Il faut dire que toute la région est désormais déstabilisée. Au cours des dix derniers jours, quelque 44 000 personnes ont fui les combats pour trouver refuge en Mauritanie, au Niger ou au Burkina Faso, selon le Haut Commissariat aux réfugiés de l’ONU.

Une chasse aux sorcières

Car l’effet boule de sable de la révolution lybienne touche désormais toute la ceinture saharienne. La chute du régime de Kadhafi a poussé à l’exode près de 400 000 personnes. Tous n’étaient pas des combattants, loin s’en faut. Accusés d’être des mercenaires à la solde de l’ancien dictateur, bon nombre de travailleurs maliens, sénégalais, ivoiriens, burkinabés, nigériens ou tchadiens se sont retrouvés en prison, où certains croupissent encore. Maltraités, humiliés, menacés, ces immigrés africains ont préféré rentrer au bercail.

Au Niger, la crise alimentaire menace

Les 260 000 rapatriés nigériens, notamment, ne sont pas prêts d’oublier le calvaire qu’ils ont vécu en Libye. Chassés par le nouveau pouvoir libyen, ils sont venus grossir les rangs des chômeurs de Niamey, la capitale, tandis qu’à l’ouest, les réfugiés maliens s’entassent dans des camps de fortune. Un afflux de miséreux que le président Mahamadou Issoufou devra gérer en même temps qu’une situation économique déjà alarmante, en raison de la sécheresse qui sévit sur le  pays et qui fait craindre une crise alimentaire imminente. Une alerte a été lancée dépuis décembre par des organisations comme l’Unicef, Action contre la faim (ACF) et le Programme alimentaire mondial.

Comme le Niger, l’Algérie et Mauritanie redoutent les conséquences du conflit au Mali. Les trois pays s’inquiètent aussi de la prolifération d’armes en provenance de la Libye, devenue un véritable marché d’armement à ciel ouvert, qui se répandent clandestinement dans tout le Sahel. Niamey, Alger et Nouackchott ont résolu d’unir leurs efforts afin de mettre en place un maillon de digues sécuritaires à leurs frontières.

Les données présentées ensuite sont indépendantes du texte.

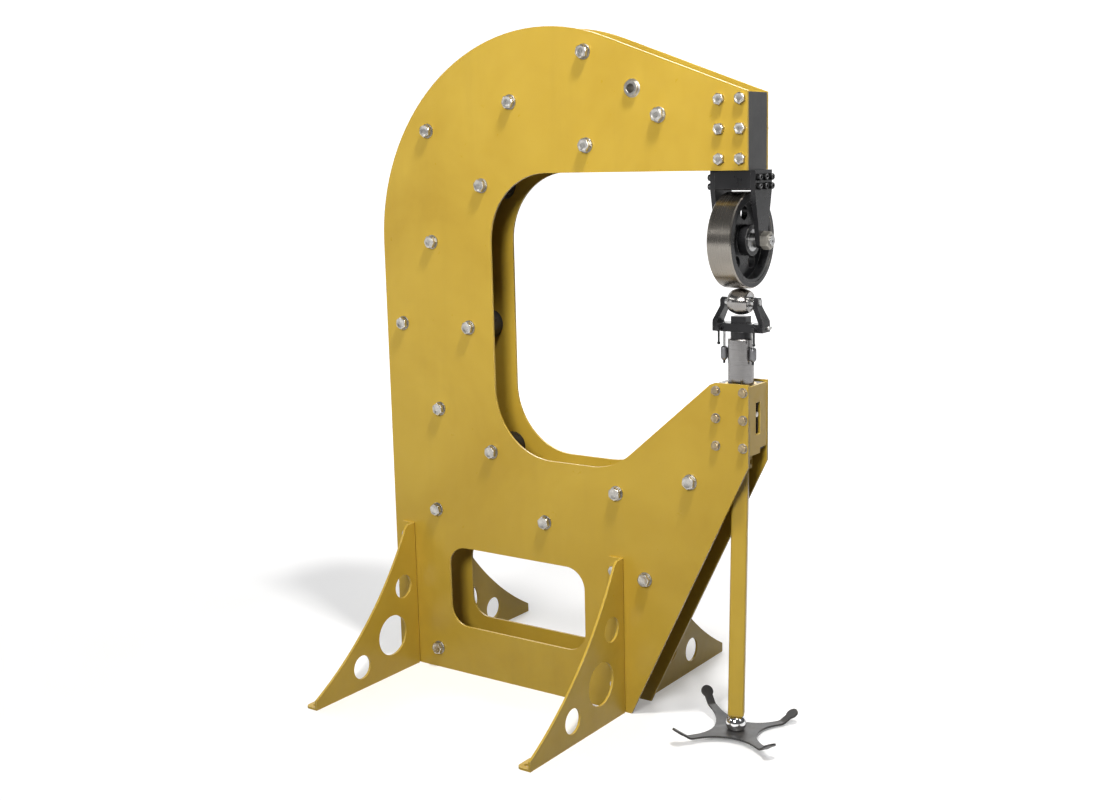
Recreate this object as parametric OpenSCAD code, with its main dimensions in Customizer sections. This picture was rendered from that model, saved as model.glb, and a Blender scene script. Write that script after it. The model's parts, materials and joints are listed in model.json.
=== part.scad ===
// English wheel: a C frame of two bolted side plates, a yoke with the flat upper wheel,
// a crowned anvil on a screw-driven post, and a kick wheel just above the floor.
// X runs from the spine towards the wheels, Y across the frame and Z up from the floor.
// The origin is on the floor, in the middle of the four floor bolt holes.

/* [Frame] */
// Throat depth, from the axis of the post to the back of the throat
throat_depth = 711; // [660:1:780]
// Depth of the spine, from the back of the throat to the rear edge
spine_depth = 374; // [350:1:400]
// Height over the top of the frame
frame_height = 1762; // [1745:1:1790]
// Radius of the rounded back at the top
back_radius = 545; // [530:1:560]
// Height of the upper arm's underside
arm_underside = 1400; // [1385:1:1410]
// Height of the upper nose, above the underside of the arm
upper_head_height = 180; // [172:1:195]
// Upper nose, forward of the post's axis
upper_nose = 44; // [40:1:46]
// Lower nose, forward of the post's axis
lower_nose = 47; // [46.5:0.5:55]
// Height of the throat's floor
throat_floor = 650; // [630:1:670]
// Radius of the throat's corners
throat_radius = 180; // [150:1:190]
// Height of the lower head's top
lower_head_top = 897; // [890:1:905]
// Height of the lower head's front edge
lower_head_height = 200; // [190:1:210]
// Flat top of the lower head, behind the post's axis
lower_head_back = 50; // [40:1:60]
// Slope of the lower head's back edge, in degrees
head_slope = 40.7; // [38:0.1:44]
// Chamfer where that slope meets the head's top
slope_chamfer = 8; // [2:1:14]
// Front edge at the floor, behind the post's axis
toe_back = 292; // [280:1:310]
// Thickness of each side plate
plate_t = 6; // [5:0.5:8]
// Space between the side plates
plate_gap = 93.2; // [90:0.2:110]
// Front edge of the window, behind the post's axis
window_front = 433; // [415:1:450]
// Length of the window
window_length = 457; // [400:1:470]
// Height of the window's lower edge
window_bottom = 138.5; // [125:0.5:150]
// Height of the window
window_height = 230; // [200:1:240]
// Radius of the window's corners
window_radius = 57; // [40:1:80]

/* [Frame bolts] */
// Thread size of the frame bolts
frame_bolt_d = 20; // [16:1:22]
// Outside diameter of the spacers between the plates
spacer_d = 78; // [60:1:80]
// Thickness of the washers
washer_t = 3; // [2:0.5:4]
// Thread size of the upper head's bolts
head_bolt_d = 16; // [12:1:18]
// Thread size of the lower head's screws
guide_screw_d = 12; // [10:1:13]
// Length of the lower head's screws under their heads
guide_screw_length = 25; // [18:1:28]
// Bore of the lifting bush
lift_bore = 22; // [16:1:30]
// Outside diameter of the lifting bush
lift_bush_d = 45; // [38:1:50]
// How far the lifting bush stands out of each plate
lift_bush_proud = 9; // [4:1:14]

/* [Feet] */
// Distance between the front and rear feet
foot_spacing = 703.5; // [690:0.5:715]
// Rear foot, forward of the frame's rear edge
foot_inset = 72; // [60:1:90]
// Height of each foot
foot_height = 419; // [400:1:430]
// Outer end of each foot, from the middle of the frame
foot_reach = 480; // [460:1:520]
// Thickness of the feet
foot_t = 6; // [5:0.5:8]
// Width of the flange and of the floor tab behind each web
foot_flange = 42; // [40:1:50]
// Width of the web at its top
foot_top = 43; // [36:1:50]
// Height of the web at its outer end
foot_end = 26; // [20:1:34]
// Radius of the web's hollow edge
foot_hollow = 950; // [800:10:1500]
// Length of the floor tab
foot_tab = 56; // [48:1:70]
// Floor bolt holes, from the outer end of the foot
anchor_inset = 20; // [18:1:24]
// Floor bolt holes, behind the web's front face
anchor_back = 24; // [20:1:26]
// Diameter of the floor bolt holes
anchor_d = 14; // [10:1:16]
// Thread size of the foot bolts
foot_bolt_d = 16; // [12:1:16]

/* [Yoke and upper wheel] */
// Diameter of the upper wheel
wheel_d = 228.6; // [220:0.1:232]
// Width of the upper wheel's tread
wheel_width = 63.5; // [58:0.1:70]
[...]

Les réfugiés de Libye, un vivier à terroristes

Car le problème, au-delà des Touaregs, est celui de la lutte contre le terrrorisme dans le Sahara.

Les rébellions sont récurrentes au pays des « hommes bleus », ces pasteurs nomades et berbères qui réclament depuis plus de vingt ans un statut d’autonomie face à des pouvoirs noirs ou arabo-musulmans. Mais elles ont pris un tour plus radical. Le manque de contrôle des Etats sur ces régions desertiques a favorisé l’implantation des bases secrètes d’Al-Qaïda au Maghreb islamique (Aqmi). A l’aide de l’argent venu de Libye, l’organisation terroriste a su utiliser la misère des populations pour s’attirer leur bienveillance et trouver des amitiés au sein des tribus touaregs.  

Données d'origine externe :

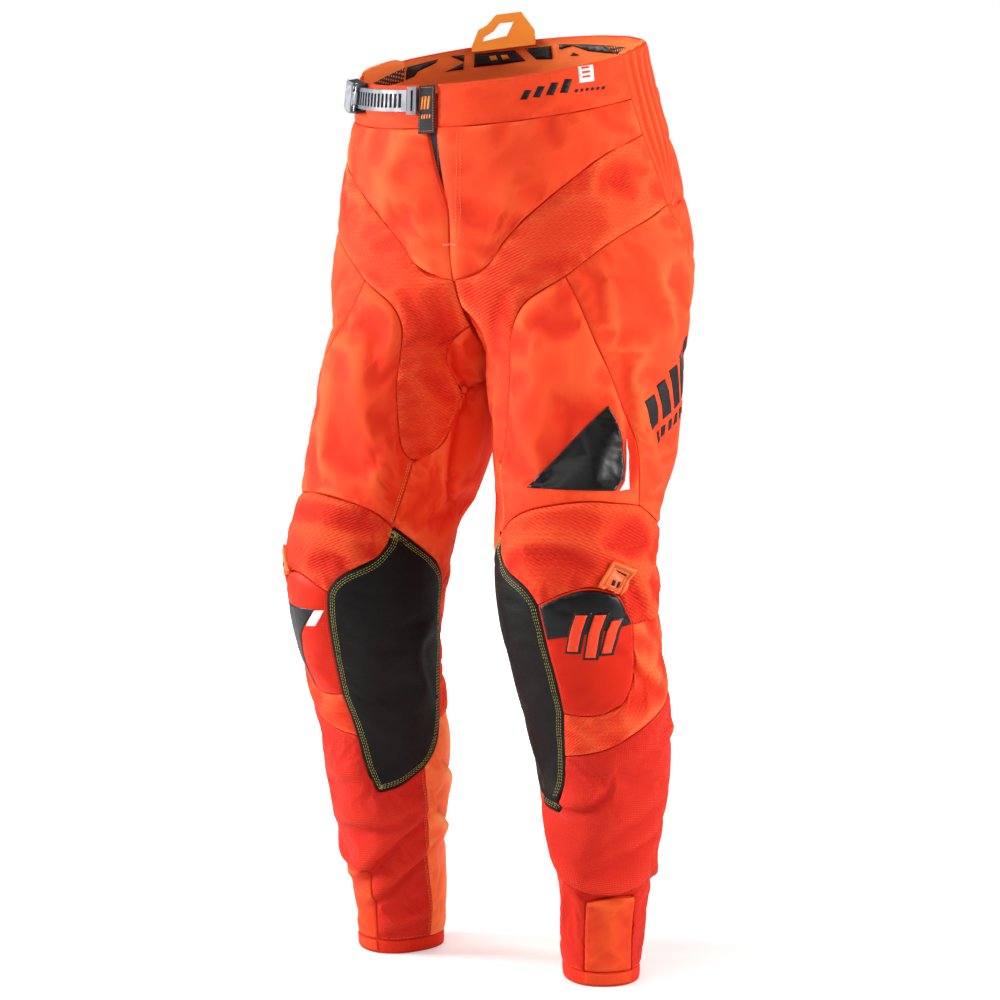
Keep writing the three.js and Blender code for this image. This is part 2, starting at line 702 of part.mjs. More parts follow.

Un rapport publié le 26 janvier par le Conseil de sécurité de l’ONU dépeint une situation préoccupante : « Dans une région qui est depuis longtemps le théâtre de trafics en tous genres, on assiste à une prolifération de groupes terroristes ». Les rédacteurs du rapport craignent qu’Aqmi recrute parmi les rapatriés de Libye, des hommes en majorité jeunes qui, privés d’emploi, se retrouvent sans moyen de subvenir aux besoins de leurs familles.

Du Nigeria au Niger, l’emprise grandissante d’Aqmi

[image:4,s] Soupçonnés de longue date, les liens entre Aqmi et la secte nigériane Boko Haram, responsable de nombreux attentats terroristes, se confirment. Le rapport de l’ONU affirme que certains des membres de Boko Haram, originaires du Nigeria et du Tchad, ont été formés dans les camps d’Aqmi au Mali l’été dernier. Leur présence dans le sud du Niger a été confirmée. « D’après les interlocuteurs rencontrés, écrivent les auteurs du rapport, Boko Haram y propage déjà activement sa propagande et parvient même, parfois, à faire fermer des écoles publiques ».

La révolution libyenne a déclenché une spirale de violences difficile à contrôler dans ces immenses territoires désertiques où les bandes armées évoluent en petits groupes (les katibas, ou « phalanges »).  Désormais, il faudra beaucoup d’efforts diplomatiques, économiques et politiques pour éviter que la déstabilisation des Etats du Sahel ne profite aux poseurs de bombes djihadistes.